* [TASK DETAILS]: Each line containing the word "joints" must be reported.

* [DATA SEGMENT]:
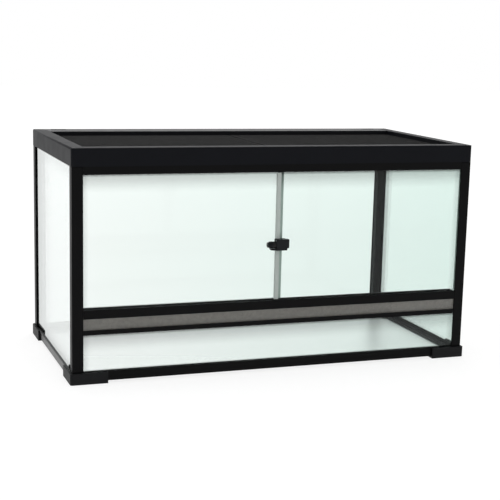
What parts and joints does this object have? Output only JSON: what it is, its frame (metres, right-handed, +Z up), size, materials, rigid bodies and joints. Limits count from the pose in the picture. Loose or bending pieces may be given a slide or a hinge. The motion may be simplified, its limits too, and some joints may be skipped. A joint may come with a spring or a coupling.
{
  "type": "reptile terrarium",
  "caption": "Flat-pack glass terrarium in a black frame, with sliding front doors and a knob lock, a front ventilation strip, lift-out mesh screens, cable inlets and corner feet.",
  "frame": {"origin": "on the floor under the middle of the cabinet, centred between the feet", "axes": "+X to the viewer's right along the cabinet's width, the sliding doors face -Y, +Z up"},
  "size_m": [0.91, 0.4603, 0.487],
  "materials": {
    "frame_plastic": "black satin moulded plastic of the posts and rails",
    "cap_plastic": "black satin moulded plastic of the top frame",
    "foot_plastic": "black satin moulded plastic",
    "track_plastic": "black extruded plastic, smooth",
    "screen_frame_plastic": "black satin plastic",
    "shutter_plastic": "black satin plastic",
    "lock_plastic": "black, slightly glossy",
    "lock_rubber": "black rubber",
    "seal_rubber": "pale grey translucent soft seal",
    "spline_rubber": "black rubber cord",
    "pane_glass": "clear float glass, faint green tint",
    "door_glass": "clear float glass, faint green tint, polished edges",
    "base_glass": "clear float glass, faint green tint",
    "strip_plastic": "translucent grey strip",
    "black_sealant": "black sealing bead",
    "vent_wire": "fine dull grey wire mesh",
    "screen_wire": "fine black coated wire mesh",
    "screw_steel": "blackened steel screws"
  },
  "bodies": {
    "cabinet": {"front_bottom_rail": "frame_plastic", "rear_bottom_rail": "frame_plastic", "left_bottom_rail": "frame_plastic", "right_bottom_rail": "frame_plastic", "front_left_foot": "foot_plastic", "front_right_foot": "foot_plastic", "rear_left_foot": "foot_plastic", "rear_right_foot": "foot_plastic", "foot_screws": "screw_steel", "front_left_post": "frame_plastic", "front_right_post": "frame_plastic", "rear_left_post": "frame_plastic", "rear_right_post": "frame_plastic", "base_glass": "base_glass", "base_seals": "black_sealant", "left_glass": "pane_glass", "right_glass": "pane_glass", "rear_glass": "pane_glass", "lower_front_glass": "pane_glass", "vent_bar": "frame_plastic", "vent_mesh": "vent_wire", "mid_rail": "frame_plastic", "lower_door_track": "track_plastic", "header_rail": "frame_plastic", "upper_door_track": "track_plastic", "left_jamb_seal": "seal_rubber", "right_jamb_seal": "seal_rubber", "front_cap_rail": "cap_plastic", "rear_cap_rail": "cap_plastic", "left_cap_rail": "cap_plastic", "right_cap_rail": "cap_plastic", "cap_centre_bar": "cap_plastic", "cap_screws": "screw_steel"},
    "left_door": {"left_door_glass": "door_glass", "left_door_edge_strip": "strip_plastic"},
    "right_door": {"right_door_glass": "door_glass", "right_door_edge_strip": "strip_plastic", "lock_body": "lock_plastic", "lock_liners": "lock_rubber"},
    "lock_turn": {"lock_knob": "lock_plastic", "lock_cam": "lock_rubber"},
    "left_screen": {"left_screen_front_bar": "screen_frame_plastic", "left_screen_rear_bar": "screen_frame_plastic", "left_screen_outer_bar": "screen_frame_plastic", "left_screen_inner_bar": "screen_frame_plastic", "left_screen_mesh": "screen_wire", "left_screen_spline": "spline_rubber"},
    "right_screen": {"right_screen_front_bar": "screen_frame_plastic", "right_screen_rear_bar": "screen_frame_plastic", "right_screen_outer_bar": "screen_frame_plastic", "right_screen_inner_bar": "screen_frame_plastic", "right_screen_mesh": "screen_wire", "right_screen_spline": "spline_rubber"},
    "left_shutter": {"left_cable_shutter": "shutter_plastic"},
    "right_shutter": {"right_cable_shutter": "shutter_plastic"}
  },
  "joints": [
    {"name": "left_door_slide", "type": "slide", "parent": "cabinet", "child": "left_door", "axis": [1, 0, 0], "range_m": [0, 0.418]},
    {"name": "right_door_slide", "type": "slide", "parent": "cabinet", "child": "right_door", "axis": [-1, 0, 0], "range_m": [0, 0.39]},
    {"name": "lock_knob_turn", "type": "hinge", "parent": "right_door", "child": "lock_turn", "pos_m": [-0.0115, -0.223, 0.277], "axis": [1, 0, 0], "range_deg": [0, 90]},
    {"name": "left_screen_lift", "type": "slide", "parent": "cabinet", "child": "left_screen", "axis": [0, 0, 1], "range_m": [0, 0.1]},
    {"name": "right_screen_lift", "type": "slide", "parent": "cabinet", "child": "right_screen", "axis": [0, 0, 1], "range_m": [0, 0.1]},
    {"name": "left_shutter_slide", "type": "slide", "parent": "cabinet", "child": "left_shutter", "axis": [-1, 0, 0], "range_m": [0, 0.032]},
    {"name": "right_shutter_slide", "type": "slide", "parent": "cabinet", "child": "right_shutter", "axis": [1, 0, 0], "range_m": [0, 0.032]}
  ]
}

* [PROBLEM SOLUTION]:
What parts and joints does this object have? Output only JSON: what it is, its frame (metres, right-handed, +Z up), size, materials, rigid bodies and joints. Limits count from the pose in the picture. Loose or bending pieces may be given a slide or a hinge. The motion may be simplified, its limits too, and some joints may be skipped. A joint may come with a spring or a coupling.
  "joints": [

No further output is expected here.